Das bedeutet allerdings nicht, dass die FDP-Bundestagsfraktion dem Vertrag uneingeschränkt positiv gegenüber steht. An einigen Stellen hätten wir uns mehr und besseres gewünscht. Kritisch sehen wir insbesondere, dass der ´freie und unverfälschte Wettbewerb´ - anders als im ursprünglichen Verfassungsvertrag - im Reformvertrag nicht mehr explizit als ´Ziel der Union´ genannt. Wachsamkeit ist aus unserer Sicht auch bei der Frage der Unabhängigkeit der Europäischen Zentralbank angezeigt. Der Reformvertrag führt zwar nicht zu einer Änderung des rechtlichen Status der Bank, dennoch ist bedenklich, wenn die Zentralbank im Vertrag nur noch als eine EU-Institution unter vielen aufgeführt wird. Zu oft wurde schließlich auch den Sonderwünschen einzelner Staaten nachgegeben. Als Fazit bleibt: Der Lissabonner Vertrag ist ein Fortschritt gegenüber dem Vertrag von Nizza, doch wäre der ursprüngliche Verfassungsvertrag – und zwar durch eine Volksabstimmung bestätigt - für Europa besser gewesen. Wenn aber das Beste nicht zu erreichen ist, so ist man gut beraten, das Zweitbeste zu tun. Die FDP-Fraktion im Deutschen Bundestag hat dem Vertrag von Lissabon deshalb am 24. April einhellig zugestimmt.

Um Ihnen einen vollständigen Überblick über die Argumente der FDP zu verschaffen, verweise ich auf unseren Entschließungsantrag, den wir anlässlich der Ratifizierungsdebatte am 24. April 2008 in den Deutschen Bundestag eingebracht haben ( http://www.fdp-fraktion.de/files/538/EA-zum_Vertrag_von_Lissabon.pdf ).

Ich hoffe, ein wenig zur Aufklärung über den Vertrag von Lissabon beigetragen zu haben. Lassen Sie mich anmerken, dass eine seriöse Auseinandersetzung mit dem Vertrag zur Voraussetzung hat, dass nicht nur einzelne Normen aus dem Zusammenhang gerissen und tendenziös gedeutet werden.
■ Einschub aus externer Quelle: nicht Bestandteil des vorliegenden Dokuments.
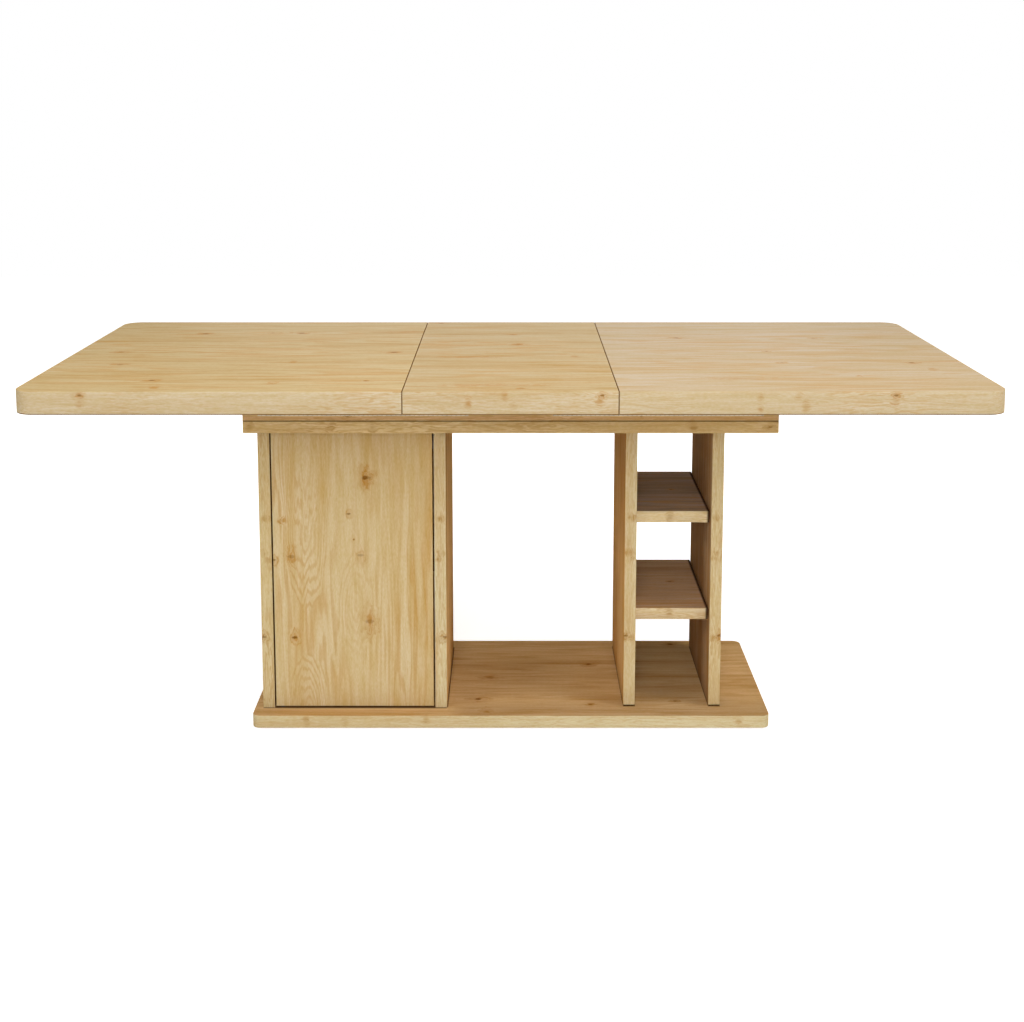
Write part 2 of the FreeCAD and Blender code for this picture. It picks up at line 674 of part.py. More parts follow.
def make_door():
    """Make the door, its pivot pins and bushes, and the strike that the latch meets."""
    length = "pivot_depth + door_gap + bush_depth - pivot_spare"
    pins = (("pivot_x", "pivot_y", "door_bottom + pivot_depth"),
            ("pivot_x", "pivot_y", "door_bottom + door_height - pivot_depth"))
    pin_sets = []
    for name, radius in (("pin", "pivot_radius"), ("hole", "pivot_radius + running")):
        pin_sets.append(together(f"pivot_{name}s", [
            rod(f"lower_pivot_{name}", radius, length, pins[0], DOWNWARD),
            rod(f"upper_pivot_{name}", radius, length, pins[1], UPWARD)]))
    publish("door_pivot_pins", pin_sets[0])
    bore = "pivot_radius + running"
    bush = turned("bush_master", ((bore, "-bush_depth"), ("bush_radius", "-bush_depth"),
                                  ("bush_radius", "0"), ("flange_radius", "0"),
                                  ("flange_radius", "flange_height"), (bore, "flange_height")))
    publish("door_pivot_bushes", together("door_pivot_bushes", [
        put(link, ("pivot_x", "pivot_y", level), turn) for link, level, turn in (
            (copy_of("lower_bush", bush), "base_top", UPWARD),
            (copy_of("upper_bush", bush), "frame_underside", DOWNWARD))]))
    spot = ("latch_x", "door_back - strike_depth", "latch_z")
    recess = rod("strike_recess", "strike_radius + running", "strike_depth", spot, BACKWARD)
    publish("latch_strike", rod("latch_strike", "strike_radius", "strike_depth", spot, BACKWARD))
    blank = slab("door_panel_blank", ("door_left", "cabinet_front", "door_bottom"),
                 ("door_width", "door_thickness", "door_height"))
    rounded(blank, any_edge, "ease")
    bored("door_panel", blank, (pin_sets[1], recess))


def copy_of(name, master):
    """Make one more copy of a master piece."""
    link = document.addObject("App::Link", name)
    link.LinkedObject = master
    return link


def make_latch():
    """Make the push latch and return the holes of its screws."""
    wall = "cabinet_right - board"
    front = "cabinet_front + latch_front"
    spots = [(f"{wall} - latch_plate", f"{front} + latch_length/2", f"latch_z {sign} latch_spread")
             for sign in "-+"]
    holes = fastened("latch_screws", "latch_screw", spots, RIGHTWARD)
    case = block("latch_case", (f"{wall} - latch_width", front, "latch_z - latch_height/2"),
                 ("latch_width", "latch_length", "latch_height"))
    plate = block("latch_plate_blank",
                  (f"{wall} - latch_plate", f"{front} + (latch_length - plate_length)/2",
                   "latch_z - plate_height/2"),
                  ("latch_plate", "plate_length", "plate_height"))
    whole = document.addObject("Part::Fuse", "latch_whole")
    whole.Base = case
    whole.Tool = plate
    bore = rod("latch_bore", "plunger_radius + plunger_play", "latch_length - latch_floor",
               ("latch_x", front, "latch_z"), BACKWARD)
    bored("latch_body", whole, (bore, holes))
    publish("latch_magnet", rod("latch_magnet", "plunger_radius", "magnet_length",
                                ("latch_x", "plunger_tip", "latch_z"), BACKWARD))
    publish("latch_plunger", rod("latch_plunger", "plunger_radius", "plunger_length",
                                 ("latch_x", "plunger_tip + magnet_length", "latch_z"), BACKWARD))
    return holes


# -------------------------------------------------------------------------------------- main

def fault_of(item):
    """Say what is wrong with an object of the document, or return None."""
    if "Invalid" in item.State or "Error" in item.State:
        return f"{item.Label}: {item.State}"
    return None


def export():
    """Check every object, then write each sub-part to its own file."""
    faults = [fault for fault in map(fault_of, document.Objects) if fault]
    for label, item in nodes.items():
        if item.Shape.isNull() or not item.Shape.isValid():
            faults.append(f"{label}: bad shape")
    if faults:
        raise RuntimeError("; ".join(faults))
    os.makedirs("parts", exist_ok=True)
    for label, item in nodes.items():
        item.Shape.exportStep(f"parts/{label}.step")
        box = item.Shape.BoundBox
        print(f"{label}: {len(item.Shape.Solids)} solids, X {box.XMin:.1f} {box.XMax:.1f},"
              f" Y {box.YMin:.1f} {box.YMax:.1f}, Z {box.ZMin:.1f} {box.ZMax:.1f}")
    print(len(nodes), "sub-parts")


def main():
    """Build the table from the floor up."""
    fill_sheet()
    panel_joints = make_panel_joints()
    latch_holes = make_latch()
    make_base(panel_joints)
    make_cabinet(panel_joints, latch_holes)
    make_column(panel_joints)
    slide_holes, member_holes = make_slides()
    make_frame(panel_joints, slide_holes)
    for side_name, side in SIDES:
        make_half(side_name, side, member_holes)
    make_leaf()
    make_door()
    document.recompute()
    export()


main()
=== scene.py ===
"""Looks of an extending kitchen table that stands on a storage cabinet and a column of shelves.

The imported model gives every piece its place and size. This script gives the boards their oak
decor, the slides and screws their steel, and builds finer surfaces where a piece is rounded,
stamped or turned. Lengths are in metres, with the floor at z = 0, the table's length along X and
the cabinet door facing -Y.
"""

import json
import logging
import math
from dataclasses import dataclass, field
from enum import Enum
from functools import cached_property, partial
from typing import Union

import bpy
import numpy as np
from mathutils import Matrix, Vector

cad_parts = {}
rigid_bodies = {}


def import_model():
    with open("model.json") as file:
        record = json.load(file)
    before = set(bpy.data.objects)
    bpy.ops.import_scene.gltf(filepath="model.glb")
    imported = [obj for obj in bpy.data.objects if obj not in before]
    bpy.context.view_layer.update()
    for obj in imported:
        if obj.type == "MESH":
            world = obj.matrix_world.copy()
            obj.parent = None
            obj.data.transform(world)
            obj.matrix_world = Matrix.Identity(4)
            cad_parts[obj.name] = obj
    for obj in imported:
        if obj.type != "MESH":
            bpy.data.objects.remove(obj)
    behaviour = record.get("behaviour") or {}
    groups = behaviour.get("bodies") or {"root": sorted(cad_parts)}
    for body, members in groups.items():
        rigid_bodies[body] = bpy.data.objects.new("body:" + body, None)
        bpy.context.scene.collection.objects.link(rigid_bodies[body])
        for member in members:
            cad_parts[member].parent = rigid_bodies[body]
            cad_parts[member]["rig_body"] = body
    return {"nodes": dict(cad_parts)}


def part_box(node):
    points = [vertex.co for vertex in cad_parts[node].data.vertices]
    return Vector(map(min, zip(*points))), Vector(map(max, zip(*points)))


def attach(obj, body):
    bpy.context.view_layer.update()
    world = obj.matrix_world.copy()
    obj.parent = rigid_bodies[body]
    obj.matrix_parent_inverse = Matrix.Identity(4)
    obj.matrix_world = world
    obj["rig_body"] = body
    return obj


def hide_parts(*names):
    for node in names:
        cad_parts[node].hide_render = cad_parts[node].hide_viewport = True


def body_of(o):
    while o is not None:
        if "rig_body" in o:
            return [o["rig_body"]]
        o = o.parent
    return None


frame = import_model()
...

Bei einer Gesamtschau ist der Vertrag von Lissabon als das anzuerkennen, was er ist, nämlich ein Vertragswerk von 27 europäischen Ländern mit dem Ziel der Friedenserhaltung, Humanität und wirtschaftlicher Prosperität.

Beim Thema Landwirtschaftskammer ist mir Ihre leidenschaftlich ablehnende Haltung gegenüber der Verkammerung natürlich bekannt. Ich möchte hier zunächst darauf hinweisen, dass dieses Thema in die Zuständigkeit der Länder fällt und mir in diesem speziellen Fall die entsprechende Sachkenntnis fehlt. Mir sind in dieser Sache jedoch folgende Informationen zugetragen worden:

Dass es in diesem Bereich in NRW noch eine Verkammerung gibt, ist die Folge einer geschichtlichen Entwicklung, an der bisher kein Änderungsbedarf gesehen wurde. Es gab und gibt, im Gegensatz zu den Stimmen, die die Abschaffung der IHK-Verkammerung fordern, bisher angeblich keinerlei Stimmen bei den Landwirten, die auf eine Änderung drängen. Selbst unter Frau Höhn (Bündnis 90/Die Grünen) gab es keinerlei Anstalten, die Verkammerung zu beenden, dies dürfte auf eine sehr große Akzeptanz der Landwirtschaftskammer bei den Landwirten zurückzuführen sein. Bei weitergehenden Fragen zu diesem sehr speziellen Thema bitte ich, sich an meine Kollegen im Landtag zu wenden, die Ihnen als Experten in diesem Gebiet sehr viel detaillierter zu antworten vermögen.